What Employees Want Versus What You Provide

Did you know that 47% of active job seekers cite company culture as their central reason for applying for job roles? Yet, in many organizations, there is a vast mismatch between the culture that organizations think employees want and the culture they really want.

This is especially prevalent in organizations trying to attract millennials and Gen Z workers — table tennis, in-office bars and lunchtime yoga classes abound. But these novelties get old very quickly, with most people looking for a workplace culture that runs deeper.

Employees want to feel valued, heard and appreciated. Just 51% of employees think their organization is great at listening to employees, but when companies do listen effectively to their people, there is a 1,250% increase in employee engagement. Just paying lip service is clearly very costly.

Unfortunately, many employees still view training as a box-ticking exercise. If your employees don’t see the benefit of engaging with your training, why would they want to? Too often, training is offered “just in case,” and unsurprisingly is then received as purely a mandatory exercise to “get through.” Instead, training should be seen as an experience that is valued and genuinely supportive in guiding and improving performance on the job. Look carefully at the balance of your learning and development (L&D) portfolio and ensure that the activities you are asking people to conduct are aligned to their actual job needs at the time. This will help improve training effectiveness and outcomes considerably.

Rewards and Recognition

Let’s assume the training on offer is contextualized and valuable to the employee. Sometimes you still need to attract and hold attention long enough for this to be fully recognized. That’s where rewards and recognition come in.

Open Badges are a useful way to reward employees for completing courses, whether these are compulsory or optional. Open badges are portable digital badges that can be displayed on social media and move with learners throughout their careers, giving them “evidence” of their achievements and effort.

You might also consider offering certifications, whether these come from your organization or a third party. This is especially useful for skills requiring more complex mastery. For instance, you could offer your marketing team the chance to work toward a Google certification, or your business development team the opportunity to earn a M.B.A. This will not just benefit your organization through the additional skills gained, but it also provides a clear answer to the reasonable question so often asked by employees: “What’s in it for me?”

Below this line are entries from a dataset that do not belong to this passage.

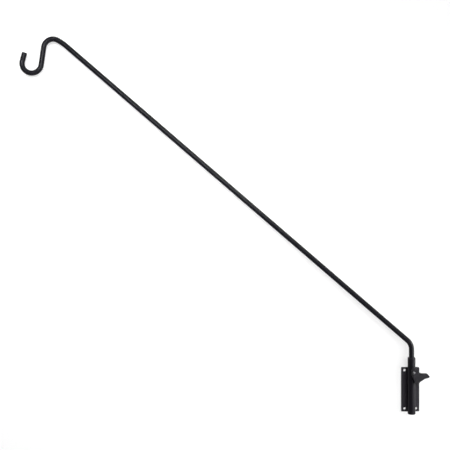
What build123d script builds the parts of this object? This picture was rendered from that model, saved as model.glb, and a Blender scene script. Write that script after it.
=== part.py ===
from build123d import *
from math import dist, pi, radians, sqrt, tan
import os

# Swivelling wall hook: a long bent rod stands in a short tube on a wall plate, held there by a sprung lever.
# Frame: X to the right along the wall, Y into the wall, Z up, from the middle of the plate's wall face.
# Lengths are millimetres and angles are degrees.

# Rod
rod_diameter = 10.2  # 10 mm bar with its powder coat
arm_length = 893.7  # from the corner that the lower bend would make to where the hook's lead-in starts
arm_rise_angle = 40.7  # of the long run, above the horizontal
lower_bend_radius = 23.5
shank_above_tube = 26.5  # from the tube's upper end to the corner of the lower bend
lead_in_radius = 90.0  # gentle bend before the tight one
lead_in_turn = 13.1
top_bend_radius = 18.2
hook_rise_length = 35.2
hook_rise_lean = 8.0  # from the vertical
bowl_radius = 18.5
tip_length = 16.8
tip_lean = 14.5  # from the vertical
tip_chamfer = 0.5
foot_chamfer = 1.2

# Groove round the shank, which the lever's toe drops into
groove_depth = 0.75
groove_play = 0.9

# Wall plate
plate_width = 36.0
plate_height = 88.0
plate_thickness = 2.5
plate_corner_radius = 1.5
plate_edge_radius = 0.4
hole_diameter = 5.0
hole_from_side = 6.5
hole_from_end = 6.0

# Tube
tube_diameter = 15.0
tube_wall = 1.5
tube_above_plate = 21.0
tube_below_plate = 2.9

# Bushes and end plug
rod_clearance = 0.05
seat_clearance = 0.02
collar_height = 3.0
collar_inset = 0.15
collar_bevel = 0.8
mouth_chamfer = 0.4
upper_sleeve_length = 12.0
lower_bush_length = 14.0
lower_bush_floor = 2.0
thrust_gap = 0.1
plug_rim_height = 2.2
plug_rim_round = 1.4
plug_spigot_length = 4.0

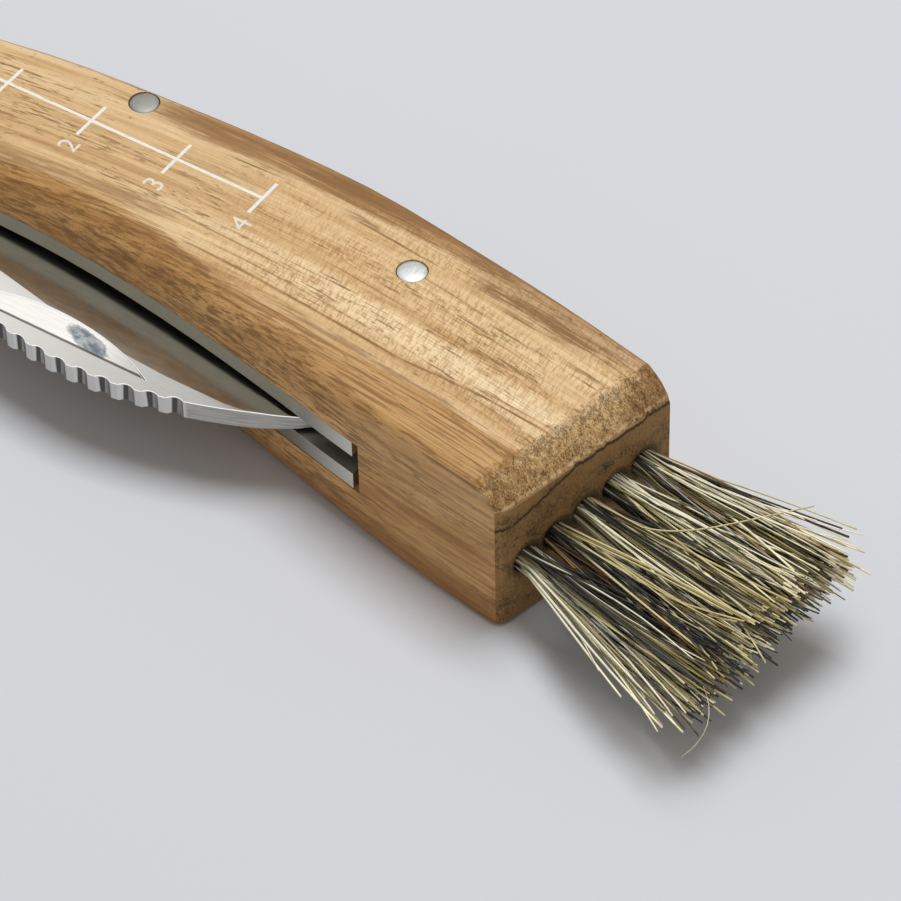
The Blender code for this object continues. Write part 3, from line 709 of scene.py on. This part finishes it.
def spine_hull(bm):
    """The blade's outermost line: a function from a place along X to the line's Y."""
    points = [vert.co.xy for vert in bm.verts]
    hull = [points[index] for index in geometry.convex_hull_2d(points)]
    sides = [(a, b) if a.x < b.x else (b, a) for a, b in zip(hull, hull[1:] + hull[:1])]

    def line(x):
        under = [(a, b) for a, b in sides if a.x <= x <= b.x and a.x < b.x]
        heights = [a.y + (b.y - a.y) * (x - a.x) / (b.x - a.x) for a, b in under]
        return min(heights, default=0.0)

    return line


def mark_spine(bm):
    """Stores on the spine's corners the way it faces, and its depth under the outermost line."""
    turn = bm.loops.layers.float.new("turn")
    depth = bm.loops.layers.float.new("depth")
    outer = spine_hull(bm)
    for face in bm.faces:
        if face.material_index != SPINE:
            continue
        for loop in face.loops:
            around = [f.normal for f in loop.vert.link_faces if f.material_index == SPINE]
            smooth = [n.x for n in around if n.angle(face.normal) < SAME_SIDE_ANGLE]
            loop[turn] = sum(smooth) / len(smooth)
            loop[depth] = min(loop.vert.co.y - outer(loop.vert.co.x), MM) / MM


def make_blade(look):
    bm = merged_copy("blade")
    soften_edges(bm, STEEL_EDGE_ANGLE, look.blade_edge_round, segments=1, clamp=False)
    finishes = {
        # The flat gets a painted sheen, lighter towards lower X
        FLAT: steel_finish(
            "blade_flat", look.blade_color, 0.12, (0.35, 9.0, 9.0), 0.10, 0.001, (8.0, -26.0)
        ),
        GRIND: steel_finish("blade_grind", look.grind_color, 0.14, (0.4, 3.0, 3.0), 0.10, 0.001),
        SPINE: spine_finish(look),
        NICK: nick_finish(look),
        # The rounded edges wear a paler steel: a painted highlight
        EDGE: steel_finish("blade_edge_highlight", look.edge_color, 0.36, (3.0, 3.0, 3.0), 0.10, 0.001),
    }
    for face in bm.faces:
        face.material_index = blade_zone(face)
    mark_spine(bm)
    for edge in bm.edges:
        if len({face.material_index for face in edge.link_faces}) > 1:
            edge.smooth = False
    blade = add_piece("scalloped_blade", bm, finishes.values(), "blade")
    even_shading(blade)
    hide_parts("blade")


def make_fittings(look):
    # The liners get a painted sheen, lighter towards the brush
    liner = steel_finish(
        "liner_steel", look.liner_color, 0.30, (0.3, 12.0, 12.0), painted_sheen=(13.0, 27.0)
    )
    spring = steel_finish("spring_steel", look.liner_color, 0.32, (0.3, 10.0, 10.0))
    head = steel_finish("pin_steel", look.pin_color, 0.46, (5.0, 1.2, 5.0), 0.25)
    # The spring pin's head is rougher and darker: a duller head, and a painted dark reflection
    dull_and_shaded_head = steel_finish("dull_and_shaded_pin_steel", look.dull_pin_color, 0.50, (5.0, 1.2, 5.0), 0.20)
    wire = steel_finish("anchor_brass", look.brass_color, 0.30, (2.0, 2.0, 2.0))
    for node, material, slot in (
        ("liner_upper", liner, "liner_steel"),
        ("liner_lower", liner, "liner_steel"),
        ("backspring", spring, "liner_steel"),
        ("pivot_pin", head, "pin_steel"),
        ("spring_pin", dull_and_shaded_head, "pin_steel"),
        ("end_pin", head, "pin_steel"),
    ):
        bm = merged_copy(node)
        soften_edges(bm, STEEL_EDGE_ANGLE, look.steel_edge_round)
        piece = add_piece(node + "_ground", bm, [material], "handle")
        even_shading(piece)
        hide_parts(node)
    for index in range(1, len(TUFT_MOUTHS) + 1):
        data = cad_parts["tuft_anchor_%d" % index].data
        data.materials.clear()
        data.materials.append(wire)


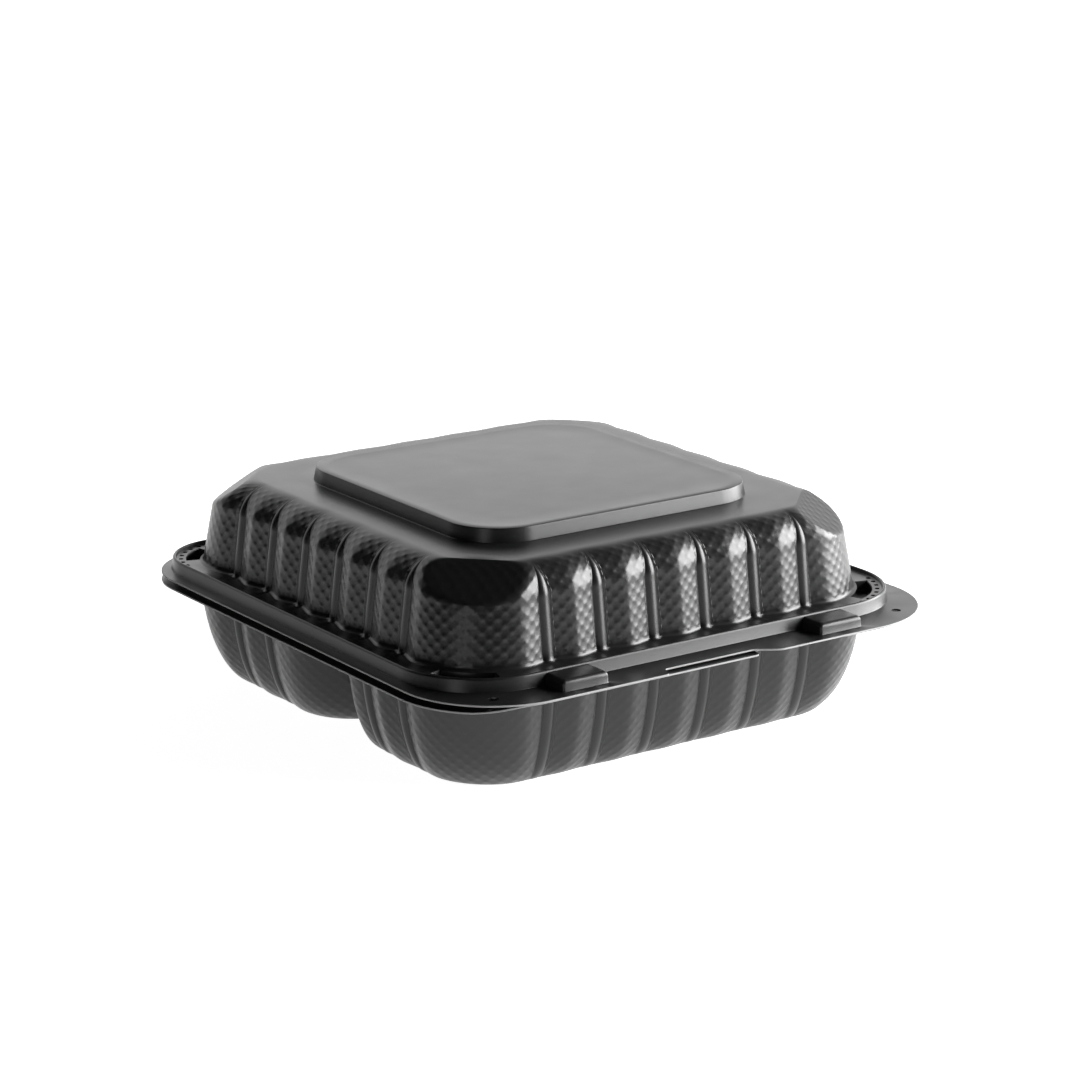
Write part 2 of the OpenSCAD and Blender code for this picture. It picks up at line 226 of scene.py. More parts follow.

JetBlue’s Scholars program is one example of rewarding and recognizing employees for their learning efforts. Employees were given the option to earn a college degree through work at a fraction of the cost of going to college. This not only helped JetBlue employees develop their skills and knowledge, but also led to 96% of participants saying that they are committed to staying with JetBlue.

Leverage Informal Learning

Top-down, formalized learning on its own isn’t the full story. It reinforces a “I know best” mentality, where managers equate knowledge to power. In a world that is changing rapidly, this is no longer true. Longstanding and new employees have skills and knowledge of value to others at all levels in the organization. Encouraging a culture of sharing and informal learning will have a major positive impact on your company culture. Colleagues may already share information organically, whether that’s in the office kitchen or over employee messaging platforms, but using a learning experience platform (LXP) offers structure that will enable you to harness this knowledge more widely across your organization, to the benefit of a much wider audience.

Knowledge sharing among peers nurtures a culture of trust and transparency across the organization. Setting up workspaces for specific teams or goals will bring together employees with the same ambitions and knowledge requirements without having to rely exclusively on formal training. Indeed, you should be looking at the design of all your training to ensure it embodies informal learning opportunities throughout. And you should be monitoring informal learning activity to spot areas that formal training may be missing and would be beneficial. Equally, looking for evidence of training programs that aren’t adding value — so take the opportunity to ditch those and reinvest elsewhere.

Alignment is Key

We can’t talk about learning without also talking about performance management. The two are inextricably linked. People learn best when that learning is goal driven. That requires clear communication and agreement on what those goals are. The quality of conversation and feedback between managers, their team members and peers is critical for success.

If learners have a clear goal in mind, an aligned organizational culture will naturally follow. For instance, if the organization’s mission is “to be the best provider of [add your sector here] technology products in the world,” employees at all levels can create goals that feed into this mission. This may be “offering stellar customer service” or “retaining more customers” or “increasing our brand exposure” – whatever it is, your people can work with their managers to agree how they will play a part in achieving the organization’s overarching mission.

An integrated performance management system cements this link between workplace performance and learning. Managers and employees can agree on a performance goal, and then allocate relevant learning to help them achieve that goal. This may be a formal learning course, a workshop, coaching or even involvement in relevant discussions with peers in collaborative workspaces (that live on the dedicated LXP or surfaced within existing communication tools).

Using Training to Improve Company Culture

Providing employees with a robust learning program will help ensure that everyone feels valued and the organization is committed to their development. When your people have the opportunity to develop in alignment with common goals and within a culture of autonomy and safety, everyone benefits, as well as the bottom line. Breaking down the traditional silos between learning, engagement and performance management will create a productive, trusting and open company culture fit for the new world of work.